- _Requirement_: Every line below that mentions the word "scene" should be copied out.

Modeling code records
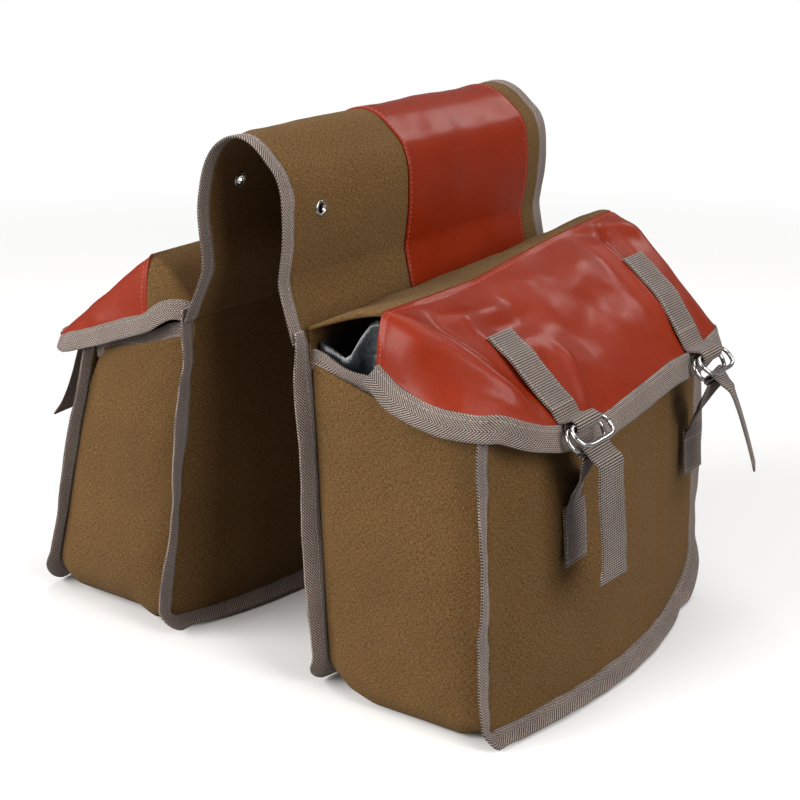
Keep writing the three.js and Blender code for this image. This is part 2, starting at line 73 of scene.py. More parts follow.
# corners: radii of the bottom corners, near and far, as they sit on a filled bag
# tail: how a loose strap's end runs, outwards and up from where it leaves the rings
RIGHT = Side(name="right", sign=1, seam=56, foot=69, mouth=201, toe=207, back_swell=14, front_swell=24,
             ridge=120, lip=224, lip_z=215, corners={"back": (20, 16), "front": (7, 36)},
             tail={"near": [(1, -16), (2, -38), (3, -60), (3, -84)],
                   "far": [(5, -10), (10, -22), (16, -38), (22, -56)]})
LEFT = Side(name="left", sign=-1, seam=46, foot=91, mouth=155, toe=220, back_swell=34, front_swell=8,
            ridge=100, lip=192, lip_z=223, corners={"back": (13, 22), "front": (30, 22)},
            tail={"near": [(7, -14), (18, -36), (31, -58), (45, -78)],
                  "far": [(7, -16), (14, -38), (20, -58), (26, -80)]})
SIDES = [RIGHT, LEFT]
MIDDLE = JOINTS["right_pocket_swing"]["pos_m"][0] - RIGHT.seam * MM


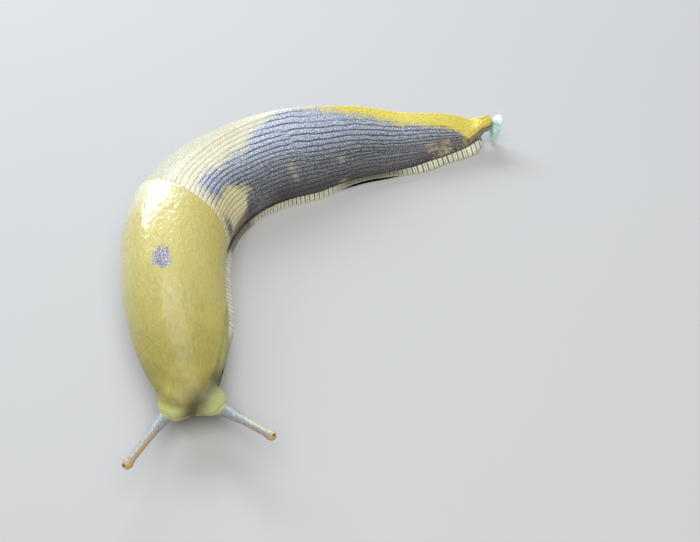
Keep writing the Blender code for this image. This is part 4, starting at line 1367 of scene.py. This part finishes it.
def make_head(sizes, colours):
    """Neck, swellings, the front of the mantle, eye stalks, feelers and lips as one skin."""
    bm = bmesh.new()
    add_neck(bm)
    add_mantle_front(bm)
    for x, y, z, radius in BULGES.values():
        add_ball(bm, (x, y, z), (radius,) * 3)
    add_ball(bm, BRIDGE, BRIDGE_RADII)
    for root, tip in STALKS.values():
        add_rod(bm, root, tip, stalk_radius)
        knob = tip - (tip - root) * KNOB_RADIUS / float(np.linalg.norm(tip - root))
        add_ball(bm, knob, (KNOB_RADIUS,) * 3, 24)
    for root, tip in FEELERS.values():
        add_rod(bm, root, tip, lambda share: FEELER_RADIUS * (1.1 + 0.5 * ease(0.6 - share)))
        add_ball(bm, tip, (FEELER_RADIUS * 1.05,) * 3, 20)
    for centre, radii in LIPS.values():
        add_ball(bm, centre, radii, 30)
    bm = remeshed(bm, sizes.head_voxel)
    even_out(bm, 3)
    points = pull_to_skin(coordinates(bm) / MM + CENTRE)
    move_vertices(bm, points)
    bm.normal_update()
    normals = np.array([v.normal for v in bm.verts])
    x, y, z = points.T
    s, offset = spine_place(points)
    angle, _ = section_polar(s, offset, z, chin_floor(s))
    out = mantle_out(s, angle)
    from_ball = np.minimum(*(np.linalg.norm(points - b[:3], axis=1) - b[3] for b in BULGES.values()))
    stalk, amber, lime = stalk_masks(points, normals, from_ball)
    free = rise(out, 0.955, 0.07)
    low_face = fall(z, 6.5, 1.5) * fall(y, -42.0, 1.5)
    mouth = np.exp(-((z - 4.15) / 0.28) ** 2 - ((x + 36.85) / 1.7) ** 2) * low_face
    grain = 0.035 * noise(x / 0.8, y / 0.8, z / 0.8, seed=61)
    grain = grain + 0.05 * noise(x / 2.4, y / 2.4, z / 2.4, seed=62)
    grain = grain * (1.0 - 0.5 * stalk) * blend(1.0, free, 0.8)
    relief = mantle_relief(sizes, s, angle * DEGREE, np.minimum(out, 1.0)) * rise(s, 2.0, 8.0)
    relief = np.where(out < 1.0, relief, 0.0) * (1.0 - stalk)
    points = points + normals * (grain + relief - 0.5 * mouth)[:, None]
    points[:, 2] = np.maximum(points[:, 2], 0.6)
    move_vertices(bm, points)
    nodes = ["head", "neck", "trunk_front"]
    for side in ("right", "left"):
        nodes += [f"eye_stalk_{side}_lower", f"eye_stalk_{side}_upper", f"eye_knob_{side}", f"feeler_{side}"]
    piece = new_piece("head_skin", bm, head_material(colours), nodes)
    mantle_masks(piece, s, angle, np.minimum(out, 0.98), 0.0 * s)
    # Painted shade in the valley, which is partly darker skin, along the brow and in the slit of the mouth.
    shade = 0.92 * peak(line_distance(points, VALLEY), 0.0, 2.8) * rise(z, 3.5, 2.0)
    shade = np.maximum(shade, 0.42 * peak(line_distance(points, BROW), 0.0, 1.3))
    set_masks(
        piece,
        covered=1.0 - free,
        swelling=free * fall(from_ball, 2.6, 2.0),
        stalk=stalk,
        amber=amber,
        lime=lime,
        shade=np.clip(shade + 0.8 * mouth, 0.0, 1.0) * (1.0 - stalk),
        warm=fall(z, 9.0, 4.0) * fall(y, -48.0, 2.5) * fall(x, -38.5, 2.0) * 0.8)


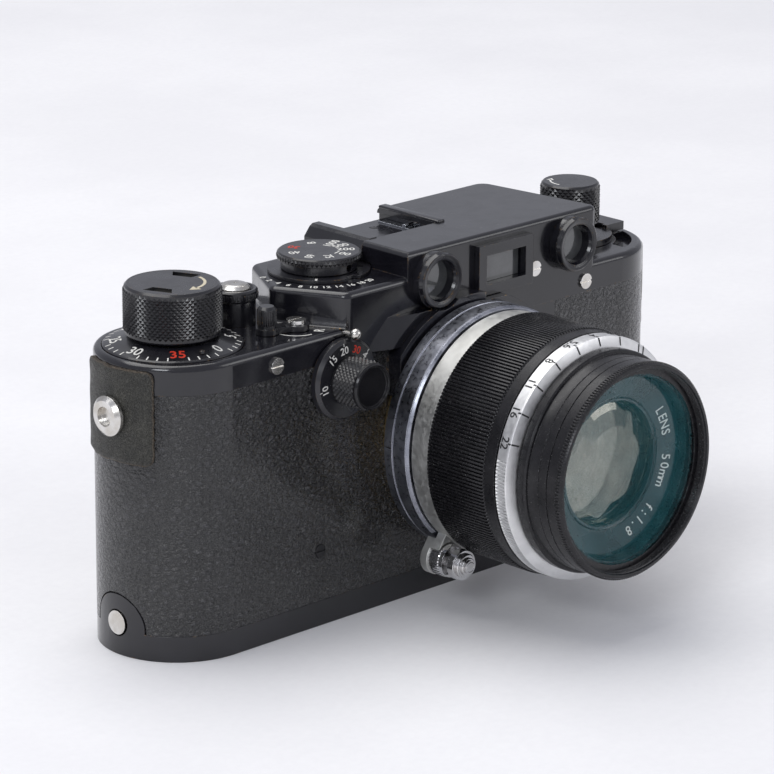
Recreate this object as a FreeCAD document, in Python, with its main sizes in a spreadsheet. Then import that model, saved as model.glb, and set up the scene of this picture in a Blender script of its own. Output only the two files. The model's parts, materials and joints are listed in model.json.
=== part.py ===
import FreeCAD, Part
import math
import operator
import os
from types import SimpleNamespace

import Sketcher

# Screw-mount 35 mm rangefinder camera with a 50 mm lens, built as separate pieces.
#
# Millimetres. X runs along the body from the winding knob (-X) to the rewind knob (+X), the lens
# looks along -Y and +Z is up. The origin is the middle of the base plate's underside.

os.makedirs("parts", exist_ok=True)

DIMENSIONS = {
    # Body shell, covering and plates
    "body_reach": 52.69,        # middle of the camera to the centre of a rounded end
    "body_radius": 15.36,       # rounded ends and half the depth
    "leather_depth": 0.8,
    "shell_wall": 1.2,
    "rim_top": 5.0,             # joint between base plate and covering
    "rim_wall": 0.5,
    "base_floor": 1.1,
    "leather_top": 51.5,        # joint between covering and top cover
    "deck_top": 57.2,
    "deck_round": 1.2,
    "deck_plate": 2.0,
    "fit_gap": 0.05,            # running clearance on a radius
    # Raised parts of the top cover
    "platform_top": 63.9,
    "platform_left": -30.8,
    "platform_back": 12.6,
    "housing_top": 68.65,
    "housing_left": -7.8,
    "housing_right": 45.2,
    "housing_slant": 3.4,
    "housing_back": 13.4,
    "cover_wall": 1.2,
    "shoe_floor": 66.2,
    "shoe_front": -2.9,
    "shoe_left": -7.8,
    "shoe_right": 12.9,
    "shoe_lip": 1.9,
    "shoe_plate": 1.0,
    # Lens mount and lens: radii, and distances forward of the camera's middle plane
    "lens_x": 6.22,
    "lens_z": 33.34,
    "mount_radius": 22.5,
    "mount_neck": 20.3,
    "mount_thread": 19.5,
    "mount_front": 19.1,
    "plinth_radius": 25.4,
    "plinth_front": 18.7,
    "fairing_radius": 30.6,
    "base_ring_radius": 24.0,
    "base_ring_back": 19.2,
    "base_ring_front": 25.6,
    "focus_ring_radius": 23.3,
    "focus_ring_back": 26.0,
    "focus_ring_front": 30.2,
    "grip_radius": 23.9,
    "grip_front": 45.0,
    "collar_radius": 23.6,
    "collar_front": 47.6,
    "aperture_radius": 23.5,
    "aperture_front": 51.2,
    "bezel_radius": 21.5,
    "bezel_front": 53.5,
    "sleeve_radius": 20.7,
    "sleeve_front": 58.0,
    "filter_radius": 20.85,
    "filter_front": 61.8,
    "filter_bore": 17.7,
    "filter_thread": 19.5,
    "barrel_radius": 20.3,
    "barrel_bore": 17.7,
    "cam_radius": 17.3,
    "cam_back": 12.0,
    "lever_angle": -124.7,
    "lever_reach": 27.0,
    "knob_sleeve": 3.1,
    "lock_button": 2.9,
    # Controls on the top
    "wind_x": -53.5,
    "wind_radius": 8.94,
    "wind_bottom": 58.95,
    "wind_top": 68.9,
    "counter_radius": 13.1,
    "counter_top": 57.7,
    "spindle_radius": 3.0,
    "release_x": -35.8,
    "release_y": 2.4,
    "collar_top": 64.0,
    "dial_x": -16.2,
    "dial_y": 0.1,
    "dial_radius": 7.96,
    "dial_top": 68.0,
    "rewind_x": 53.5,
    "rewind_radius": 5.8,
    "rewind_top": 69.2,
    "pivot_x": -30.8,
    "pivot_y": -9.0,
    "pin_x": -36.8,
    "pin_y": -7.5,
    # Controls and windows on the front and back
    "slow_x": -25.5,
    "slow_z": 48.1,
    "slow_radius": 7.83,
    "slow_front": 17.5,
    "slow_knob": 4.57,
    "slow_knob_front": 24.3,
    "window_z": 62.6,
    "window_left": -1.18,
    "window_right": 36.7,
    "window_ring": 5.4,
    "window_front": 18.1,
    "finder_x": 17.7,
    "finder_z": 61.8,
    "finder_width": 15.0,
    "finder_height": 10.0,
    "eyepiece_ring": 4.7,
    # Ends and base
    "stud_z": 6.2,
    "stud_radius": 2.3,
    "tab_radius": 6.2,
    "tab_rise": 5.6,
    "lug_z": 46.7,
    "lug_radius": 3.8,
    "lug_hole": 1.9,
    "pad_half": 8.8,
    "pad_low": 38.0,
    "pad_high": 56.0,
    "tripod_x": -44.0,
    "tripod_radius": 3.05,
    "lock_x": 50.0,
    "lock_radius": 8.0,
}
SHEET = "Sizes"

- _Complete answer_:
Keep writing the three.js and Blender code for this image. This is part 2, starting at line 73 of scene.py. More parts follow.
Keep writing the Blender code for this image. This is part 4, starting at line 1367 of scene.py. This part finishes it.
Recreate this object as a FreeCAD document, in Python, with its main sizes in a spreadsheet. Then import that model, saved as model.glb, and set up the scene of this picture in a Blender script of its own. Output only the two files. The model's parts, materials and joints are listed in model.json.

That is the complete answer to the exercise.